PetaScale Storage Gets Real: Are You Ready?


With the introduction of new digital acquisition technologies (from video cameras to sensors) and increasingly sophisticated data analysis tools, the way we handle and save our data is changing. The true value of information will evolve over time. For example, real-time data and historical data can reveal unexpected results. Old video footage can be compiled and digitized from archives to capture a previously insignificant moment in time. For businesses that rely on data to identify trends or repurpose content for monetization, there is a need to keep all of this forever.

The amount of data captured and shared between applications is staggering. In our personal lives it is not unconceivable for an individual to have a hundred thousand or more photos and thousands of home videos (my wife has 151K photos as of this week). While the world has seemingly embraced a streaming model, the desire to accumulate personal data stores has continued to grow as we find ourselves caught in the middle of changing technologies and hoarding content. We are moving from one computing platform to the next and now using the “cloud” as our virtual closet in order to make additional room on our desktops.

The complexity within businesses is compounded as different departments or organizations demand access to volumes of data to perform day-to-day “analysis” and tasks. For many companies, most data is coming from various sources and filed individually and there isn’t enough time in a day to effectively manage the data—the rate of ingest is just overwhelming. The result is that data housekeeping responsibility is pushed back to users, which makes it difficult to maintain and breaks the standard operating policy. The cloud has now become a convenient “warehouse” rather than the closet, with larger gateways and internal private cloud caches to manage the demand.

But what about the growing number of organizations with petabyte-sized or so called “petascale” archives that are not comfortable with storing all that information on the public cloud?

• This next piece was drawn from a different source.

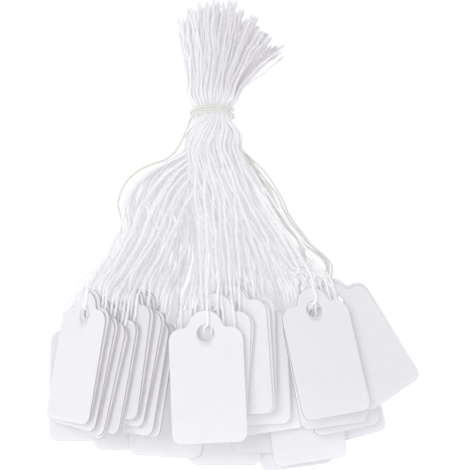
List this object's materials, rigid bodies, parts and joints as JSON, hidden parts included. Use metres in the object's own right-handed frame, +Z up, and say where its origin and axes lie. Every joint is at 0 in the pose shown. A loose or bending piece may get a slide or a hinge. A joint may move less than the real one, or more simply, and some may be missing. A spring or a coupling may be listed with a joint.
{
  "type": "strung price tag bundle",
  "caption": "Bundle of blank white card price tags, each on its own looped white string, with all strings wound together at a neck and fanned out beyond it.",
  "frame": {"origin": "centre of the bundle's bounding box, on the table that it lies on", "axes": "+X to the right across the tags, +Y from the tags to the strings' cut ends, +Z up from the table"},
  "size_m": [0.0662, 0.0856, 0.0168],
  "materials": {
    "card": "smooth white card, matt",
    "string": "white twisted cotton, matt",
    "binding": "ivory twisted cotton, matt"
  },
  "bodies": {
    "threads": {"thread_base_1": "string", "thread_base_2": "string", "thread_base_3": "string", "thread_base_4": "string", "thread_base_5": "string", "thread_base_6": "string", "thread_base_7": "string", "thread_base_8": "string", "thread_base_9": "string", "thread_left_1": "string", "thread_left_2": "string", "thread_left_3": "string", "thread_left_4": "string", "thread_left_5": "string", "thread_left_6": "string", "thread_left_7": "string", "thread_left_8": "string", "thread_middle_1": "string", "thread_middle_2": "string", "thread_middle_3": "string", "thread_middle_4": "string", "thread_middle_5": "string", "thread_middle_6": "string", "thread_middle_7": "string", "thread_right_1": "string", "thread_right_2": "string", "thread_right_3": "string", "thread_right_4": "string", "binding_thread": "binding"},
    "tag_base_1": {"tag_base_1": "card"},
    "tag_base_2": {"tag_base_2": "card"},
    "tag_base_3": {"tag_base_3": "card"},
    "tag_base_4": {"tag_base_4": "card"},
    "tag_base_5": {"tag_base_5": "card"},
    "tag_base_6": {"tag_base_6": "card"},
    "tag_base_7": {"tag_base_7": "card"},
    "tag_base_8": {"tag_base_8": "card"},
    "tag_base_9": {"tag_base_9": "card"},
    "tag_left_1": {"tag_left_1": "card"},
    "tag_left_2": {"tag_left_2": "card"},
    "tag_left_3": {"tag_left_3": "card"},
    "tag_left_4": {"tag_left_4": "card"},
    "tag_left_5": {"tag_left_5": "card"},
    "tag_left_6": {"tag_left_6": "card"},
    "tag_left_7": {"tag_left_7": "card"},
    "tag_left_8": {"tag_left_8": "card"},
    "tag_middle_1": {"tag_middle_1": "card"},
    "tag_middle_2": {"tag_middle_2": "card"},
    "tag_middle_3": {"tag_middle_3": "card"},
    "tag_middle_4": {"tag_middle_4": "card"},
    "tag_middle_5": {"tag_middle_5": "card"},
    "tag_middle_6": {"tag_middle_6": "card"},
    "tag_middle_7": {"tag_middle_7": "card"},
    "tag_right_1": {"tag_right_1": "card"},
    "tag_right_2": {"tag_right_2": "card"},
    "tag_right_3": {"tag_right_3": "card"},
    "tag_right_4": {"tag_right_4": "card"}
  },
  "joints": [
    {"name": "base_1_swing", "type": "hinge", "parent": "threads", "child": "tag_base_1", "pos_m": [-0.0268, -0.01844, 0.00142], "axis": [0, -0.061, 0.9981], "range_deg": [-8, 8]},
    {"name": "base_2_swing", "type": "hinge", "parent": "threads", "child": "tag_base_2", "pos_m": [-0.0187, -0.02029, 0.00283], "axis": [0, -0.0958, 0.9954], "range_deg": [-8, 8]},
    {"name": "base_3_swing", "type": "hinge", "parent": "threads", "child": "tag_base_3", "pos_m": [-0.0086, -0.02084, 0.00142], "axis": [0, -0.061, 0.9981], "range_deg": [-8, 8]},
    {"name": "base_4_swing", "type": "hinge", "parent": "threads", "child": "tag_base_4", "pos_m": [-0.0018, -0.02289, 0.00283], "axis": [0, -0.0958, 0.9954], "range_deg": [-8, 8]},
    {"name": "base_5_swing", "type": "hinge", "parent": "threads", "child": "tag_base_5", "pos_m": [0.00855, -0.02332, 0.00142], "axis": [0.0085, -0.0605, 0.9981], "range_deg": [-8, 8]},
    {"name": "base_6_swing", "type": "hinge", "parent": "threads", "child": "tag_base_6", "pos_m": [0.01608, -0.01884, 0.00283], "axis": [0.0248, -0.0926, 0.9954], "range_deg": [-8, 8]},
    {"name": "base_7_swing", "type": "hinge", "parent": "threads", "child": "tag_base_7", "pos_m": [0.006, -0.02096, 0.00429], "axis": [0, -0.1305, 0.9914], "range_deg": [-8, 8]},
    {"name": "base_8_swing", "type": "hinge", "parent": "threads", "child": "tag_base_8", "pos_m": [-0.01118, -0.02171, 0.00429], "axis": [-0.0091, -0.1302, 0.9914], "range_deg": [-4, 8]},
    {"name": "base_9_swing", "type": "hinge", "parent": "threads", "child": "tag_base_9", "pos_m": [0.01065, -0.02299, 0.00575], "axis": [0.0258, -0.163, 0.9863], "range_deg": [-6, 8]},
    {"name": "left_1_swing", "type": "hinge", "parent": "threads", "child": "tag_left_1", "pos_m": [-0.0264, -0.0166, 0.0112], "axis": [-0.7486, 0.0243, 0.6626], "range_deg": [0, 14]},
    {"name": "left_2_swing", "type": "hinge", "parent": "threads", "child": "tag_left_2", "pos_m": [-0.02476, -0.01763, 0.01083], "axis": [-0.7486, 0.0243, 0.6626], "range_deg": [0, 14]},
    {"name": "left_3_swing", "type": "hinge", "parent": "threads", "child": "tag_left_3", "pos_m": [-0.02292, -0.0183, 0.01066], "axis": [-0.7486, 0.0243, 0.6626], "range_deg": [0, 14]},
    {"name": "left_4_swing", "type": "hinge", "parent": "threads", "child": "tag_left_4", "pos_m": [-0.02109, -0.01815, 0.01046], "axis": [-0.7486, 0.0243, 0.6626], "range_deg": [0, 14]},
    {"name": "left_5_swing", "type": "hinge", "parent": "threads", "child": "tag_left_5", "pos_m": [-0.01879, -0.01589, 0.01071], "axis": [-0.7486, 0.0243, 0.6626], "range_deg": [0, 14]},
    {"name": "left_6_swing", "type": "hinge", "parent": "threads", "child": "tag_left_6", "pos_m": [-0.01667, -0.01687, 0.01089], "axis": [-0.7486, 0.0243, 0.6626], "range_deg": [0, 14]},
    {"name": "left_7_swing", "type": "hinge", "parent": "threads", "child": "tag_left_7", "pos_m": [-0.0155, -0.01836, 0.00999], "axis": [-0.7486, 0.0243, 0.6626], "range_deg": [0, 3]},
    {"name": "left_8_swing", "type": "hinge", "parent": "threads", "child": "tag_left_8", "pos_m": [-0.01448, -0.01857, 0.0089], "axis": [-0.7486, 0.0243, 0.6626], "range_deg": [0, 5]},
    {"name": "middle_1_swing", "type": "hinge", "parent": "threads", "child": "tag_middle_1", "pos_m": [-0.0051, -0.0207, 0.0151], "axis": [-0.0286, -0.1405, 0.9897], "range_deg": [-8, 14]},
    {"name": "middle_2_swing", "type": "hinge", "parent": "threads", "child": "tag_middle_2", "pos_m": [-0.00359, -0.01746, 0.01409], "axis": [-0.0286, -0.1405, 0.9897], "range_deg": [0, 14]},
    {"name": "middle_3_swing", "type": "hinge", "parent": "threads", "child": "tag_middle_3", "pos_m": [-0.00103, -0.01556, 0.01292], "axis": [-0.0286, -0.1405, 0.9897], "range_deg": [-14, 14]},
    {"name": "middle_4_swing", "type": "hinge", "parent": "threads", "child": "tag_middle_4", "pos_m": [0.00048, -0.01449, 0.01159], "axis": [-0.0286, -0.1405, 0.9897], "range_deg": [-14, 9]},
    {"name": "middle_5_swing", "type": "hinge", "parent": "threads", "child": "tag_middle_5", "pos_m": [0.00253, -0.01678, 0.00981], "axis": [-0.0286, -0.1405, 0.9897], "range_deg": [-14, 7]},
    {"name": "middle_6_swing", "type": "hinge", "parent": "threads", "child": "tag_middle_6", "pos_m": [0.00344, -0.01802, 0.00815], "axis": [-0.0286, -0.1405, 0.9897], "range_deg": [-14, 9]},
    {"name": "middle_7_swing", "type": "hinge", "parent": "threads", "child": "tag_middle_7", "pos_m": [-0.0027, -0.01816, 0.00644], "axis": [-0.0286, -0.1405, 0.9897], "range_deg": [-14, 1]},
    {"name": "right_1_swing", "type": "hinge", "parent": "threads", "child": "tag_right_1", "pos_m": [0.0139, -0.0159, 0.012], "axis": [0.3448, 0.023, 0.9384], "range_deg": [-14, 0]},
    {"name": "right_2_swing", "type": "hinge", "parent": "threads", "child": "tag_right_2", "pos_m": [0.01811, -0.01422, 0.00881], "axis": [0.3448, 0.023, 0.9384], "range_deg": [-14, 0]},
    {"name": "right_3_swing", "type": "hinge", "parent": "threads", "child": "tag_right_3", "pos_m": [0.01428, -0.01718, 0.0087], "axis": [0.3448, 0.023, 0.9384], "range_deg": [-14, 0]},
    {"name": "right_4_swing", "type": "hinge", "parent": "threads", "child": "tag_right_4", "pos_m": [0.01561, -0.01781, 0.00662], "axis": [0.3448, 0.023, 0.9384], "range_deg": [-12, 0]}
  ]
}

The cost and complexity of traditional storage technology used to manage these larger data sets at petascale are not up to the task. Relying on traditional RAID technology to maintain long-term archives of active data is not only highly inefficient, but unsustainable from a power and cooling standpoint. The high-speed disk and CPU intensive design of tier one disk is just not capable of scaling into several petabytes — not to mention exabyte-scale in a just a few years.

Data usage patterns have also changed. Until recently, data would have been mostly at rest and users were satisfied by storing data on tape. Entertainment and research industries can ingest petabytes of information or content in a day. For example, a reality TV producer could easily ingest and maintain 16 TBs of content monthly for each show created. There is a desire to not only keep all of their assets indefinitely but also be able to retrieve that information quickly for repurposing or analysis. With capacity needs in single namespace data sets outstripping tape capacities, and users demanding nearly instantaneous access, disk was at times the only viable solution.

Next generation object storage is technology that helps power the cloud for many service providers today. This technology, which has been used for reliable satellite communication transmissions in space, is now used by commercial service providers for durable, efficient data protection in the cloud. Object storage saves data as objects with IDs rather than in traditional hierarchal file structures. This enables large volumes of data to be spread geographically yet be accessible locally to users in any location at nearly tier-one storage performance. Object storage leverages cloud-grade drives for lower power requirements and highly efficient CPUs and memory.

The new technology also has the added benefit of offering more flexible durability standards, meaning that data contained in object storage can actually be more durable than a similar sized RAID 6 storage array, even when the RAID 6 array is mirrored at another location. In addition, some object storage technologies can virtually eliminate the need for time consuming and risky migration of data from one platform to another in order to maintain long-term archives.

Object storage provides tremendous cost benefits when it comes to accessible and quick access to volumes of archives. It could play a role in a tiered archive strategy where large amounts of data moves based on user-defined policies — even for large volumes of data which may seem unmanageable otherwise. With the right access technology to serve as the on-ramp to object storage, companies can take the next step of a mostly cloud-based storage infrastructure, or for others just interested in building a private cloud infrastructure offering similar benefits, but with greater control.

The question of how cost-effective is it to store everything is a very hard one to answer, but one that organizations and consumers are facing. Today’s object storage makes it easy to archive petabytes of information and store it in a way that is much less expensive than with traditional approaches. Like self-storage facilities that pop up in every U.S. city, cloud and object storage-based private clouds give you an easy way to save those data treasures you may need some day.